I have not been able to do much network planning so far, but did get to have cable “runs” designed into the home. The on-site contractor will pull the cables. I have spec’d Cat6a cable for now, but could change/upgrade that still. I can get 300Mb/20Mb in my neighborhood, though I think fiber is being installed soon.

I have had at least 1 ethernet cable run to each room and location where it is required, some rooms have multiple runs. TV/Coax is run to all the needed locations as well. All of this will terminate in the 2nd floor laundry room junction box (didn’t have room for a server closet in the house). I also have ethernet cables run for a planned IP POE security cameras.

Here is the tally of runs:
  • 27 Ethernet runs (15 of these are POE IP Cameras)
  • 12 Coax/TV runs

Possible expected devices that will be on the network:
  • 6-8 4k HD TV’s
  • 4-6 HTPC’s
  • 4-5 Desktop PC’s (Mac, PC, Linux)
  • 10-12 IP POE Cameras (1080p)
  • 1-2 Laptops
  • 4-8 Mobile Phones
  • 2-3 Tablets
  • 1 File/Media Server (RAID)
  • 1 File Server Back Up (RAID)
  • 2-4 IOT Devices (Nest etc)
  • 1-2 Game Stations (Playstation, Xbox, etc)

Home related uses and needs :
  • Online Entertainment Streaming (Netflix, IPTV, etc)
  • Media streaming (from media server)
  • General computer use (web surfing, emailing, etc)
  • Gaming (playstation, etc)
  • Transfer large files over LAN & WAN (FTP files ~1-2GBs)
  • Access network remotely through VPN
  • Parental control ability
  • IOT devices
  • Wifi network for iDevices
  • VPN Client (VPN client at router, policy based)

Work related uses and needs:

  • Working from the file sever on the desktops (Graphics/Video files and MS Office files)
  • VPN Server & Client (policy based) usage
  • VPN connection to remote office - Access email and files on remote office server
  • Transfer large files over LAN & WAN (FTP files ~1-2GBs)

So far this is what I believe I will need:
  • Firewall/Router (PFSense SG-4860?) (Want to run PFsense with Snort)
  • Switch w/POE
  • 2 Wifi access points
  • Modem
  • Other?

My questions:
  1. What hardware will I need?
  2. Will a PFSense SG-4860 be enough to handle the above? If not what should I use (I can build my own if needed). (Keep in mind the need for VPN server & client usage)
  3. What type of switch & manufacturer should I look at?
  4. What access points?
  5. Buy my own modem or use ISP’s?
  6. Cat6a cable ok? What AWG?
  7. Good vendors to purchase equipment at?
  8. What else am I missing/not thinking about?
  9. Advice?
 
What is the layout of the house (diagram)?
 
Please also tell us of the devices listed which you plan to run wired and which are wireless. My advice on that is to run everything wired that can be (and makes sense.. ie. Not mobile).
 
You have to determine where all your equipment will be installed and be sure you have either or coaxial or Ethernet connections between and to be safe and future proofed both.
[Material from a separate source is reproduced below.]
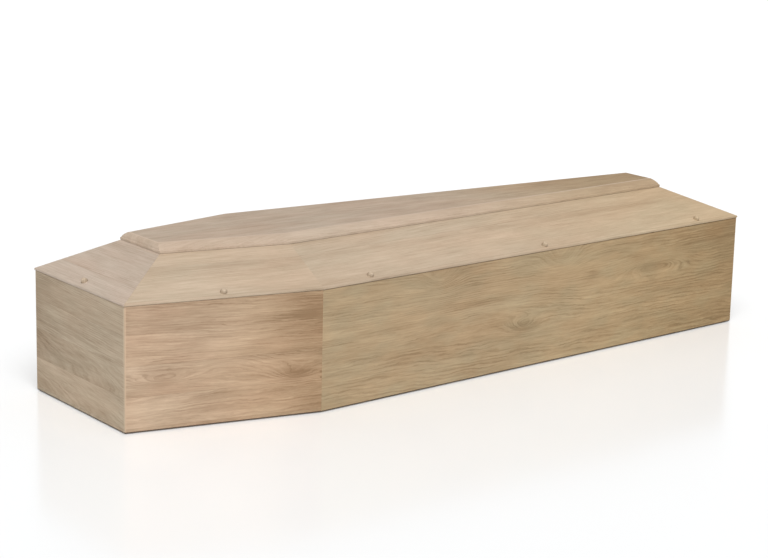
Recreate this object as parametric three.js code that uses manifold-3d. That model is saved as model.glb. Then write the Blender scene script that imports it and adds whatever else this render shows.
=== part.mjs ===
// A shouldered coffin of pale oak: a six-sided case of upright boards, and a raised lid that
// rests on it and lifts off.
//
// Millimetres, +Z up. The origin is on the floor, midway along and across the coffin. The head
// end is at -X and the foot end at +X. Left is +Y, the left hand of one who lies in it.

import * as THREE from 'three';
import { mergeVertices } from 'three/addons/utils/BufferGeometryUtils.js';
import Module from 'manifold-3d';

const wasm = await Module();
wasm.setup();

// The case, measured over the outer faces of its boards
const CASE_LENGTH = 2000;
const HEAD_WIDTH = 437;
const SHOULDER_WIDTH = 642;
const FOOT_WIDTH = 442;
const HEAD_TO_SHOULDER = 487;
const CASE_HEIGHT = 304;
const CASE_BOARD_THICKNESS = 24;
const BASE_THICKNESS = 18;

// The lid's six sloping boards. A run is the level distance from the case's outer face to the
// slope's upper edge, and the rise is the height of the whole slope with the lip below it.
const LID_OVERHANG = 1;
const LID_LIP_HEIGHT = 5;
const LID_RISE = 81.5;
const HEAD_SLOPE_RUN = 171;
const SIDE_SLOPE_RUN = 159;
const FOOT_SLOPE_RUN = 171;
const LID_BOARD_THICKNESS = 20;

// The panel that closes the lid. Its moulded edge has a lip, a sloping ledge, a small step and
// a broad, slightly crowned bevel up to the flat top. On the two short ends the moulding has
// the same heights but only this share of its width.
const PANEL_THICKNESS = 22;
const PANEL_OVERHANG = 2;
const PANEL_LIP_HEIGHT = 5;
const PANEL_LEDGE_WIDTH = 4.5;
const PANEL_LEDGE_RISE = 2.8;
const PANEL_STEP_WIDTH = 0.7;
const PANEL_STEP_RISE = 2.2;
const PANEL_BEVEL_WIDTH = 20.8;
const PANEL_BEVEL_CROWN = 1.2;
const PANEL_BEVEL_FACETS = 6;
const HEAD_MOULDING_SHARE = 0.38;
const FOOT_MOULDING_SHARE = 0.62;

// The round oak plugs over the lid's screws, set square into the slopes. Over the slope each has
// a short neck and a domed head. An inset is the level distance from the lid's rim.
const PLUG_DIAMETER = 16;
const PLUG_BORE_DEPTH = 7;
const PLUG_NECK = 2;
const PLUG_CROWN = 8;
const PLUG_CROWN_RINGS = 5;
const PLUG_SIDES = 32;
const SIDE_PLUG_INSET = 15;
const END_PLUG_INSET = 19;
const PLUG_PAST_SHOULDER = 158;
const PLUG_BEFORE_FOOT = 161;

// Clearances: in each glued joint, under what rests on another piece, and round each plug
const JOINT_GAP = 0.3;
const REST_GAP = 0.3;
const PLUG_CLEARANCE = 0.3;

const OAK = {
  head: new THREE.MeshStandardMaterial({ color: 0xaa9682, roughness: 0.72, metalness: 0 }),
  headSide: new THREE.MeshStandardMaterial({ color: 0xbb9f80, roughness: 0.72, metalness: 0 }),
  footSide: new THREE.MeshStandardMaterial({ color: 0xae9778, roughness: 0.72, metalness: 0 }),
  lid: new THREE.MeshStandardMaterial({ color: 0xc6b196, roughness: 0.7, metalness: 0 }),
  panel: new THREE.MeshStandardMaterial({ color: 0xb9a793, roughness: 0.7, metalness: 0 }),
  plug: new THREE.MeshStandardMaterial({ color: 0xcbb794, roughness: 0.6, metalness: 0 }),
};

// The six sides of the plan, anticlockwise from above, each from its own corner to the next
const LONG_SIDE = { run: SIDE_SLOPE_RUN, moulding: 1, plugInset: SIDE_PLUG_INSET };
const HEAD_END = { run: HEAD_SLOPE_RUN, moulding: HEAD_MOULDING_SHARE, plugInset: END_PLUG_INSET };
const FOOT_END = { run: FOOT_SLOPE_RUN, moulding: FOOT_MOULDING_SHARE, plugInset: END_PLUG_INSET };
const SIDES = [
  { name: 'right_head_side', ...LONG_SIDE, oak: OAK.headSide },
  { name: 'right_foot_side', ...LONG_SIDE, oak: OAK.footSide },
  { name: 'foot_end', ...FOOT_END, oak: OAK.head },
  { name: 'left_foot_side', ...LONG_SIDE, oak: OAK.footSide },
  { name: 'left_head_side', ...LONG_SIDE, oak: OAK.headSide },
  { name: 'head_end', ...HEAD_END, oak: OAK.head },
];
const HEAD_X = -CASE_LENGTH / 2;
const FOOT_X = CASE_LENGTH / 2;
const SHOULDER_X = HEAD_X + HEAD_TO_SHOULDER;
const CASE_CORNERS = [
  new THREE.Vector2(HEAD_X, -HEAD_WIDTH / 2),
  new THREE.Vector2(SHOULDER_X, -SHOULDER_WIDTH / 2),
  new THREE.Vector2(FOOT_X, -FOOT_WIDTH / 2),
  new THREE.Vector2(FOOT_X, FOOT_WIDTH / 2),
  new THREE.Vector2(SHOULDER_X, SHOULDER_WIDTH / 2),
  new THREE.Vector2(HEAD_X, HEAD_WIDTH / 2),
];
const nextSide = (side) => (side + 1) % SIDES.length;
const sideBefore = (side) => (side + SIDES.length - 1) % SIDES.length;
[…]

Where will your service come into your home? You will need both coaxial and Ethernet to where your modem will be and then to your router and from your router to your main switch/patch panel. In the future you will need either coaxial or Ethernet from wherever they might install your OTN.

At the very minimum you will need to locate your switch in the laundry room to activate some or all of your Ethernet jacks. Where are you going to mount the switch and how are you going to patch it to the jacks? Are you thinking of using a patch panel?

Do you have AC power available near the wiring terminals to power a switch? Is their enough HVAC available in the laundry room to cool whatever network gear you install there?

With a sophisticated network like you are planning you should invest in UPS to keep all network equipment functioning during power glitches. The more concentrated your network equipment is the fewer UPS you can get by with.

Have you planned to have cables in the ceiling at certain locations so you can use APs? Since you are planning on a POE switch using APs should be straight forward.

You need to do some detailed drawing so people can give you other suggestions.

Also just as an aside you really should look into using TIVOs and TIVO minis to deliver TV to you TVs over Ethernet or coaxial. They will save you tons of money over leasing all the HD boxes from the cable company.
 
Here is a drawing. I plan on hardwiring everything possible, hence all the direct lines to each room.


Let me know if you need it bigger.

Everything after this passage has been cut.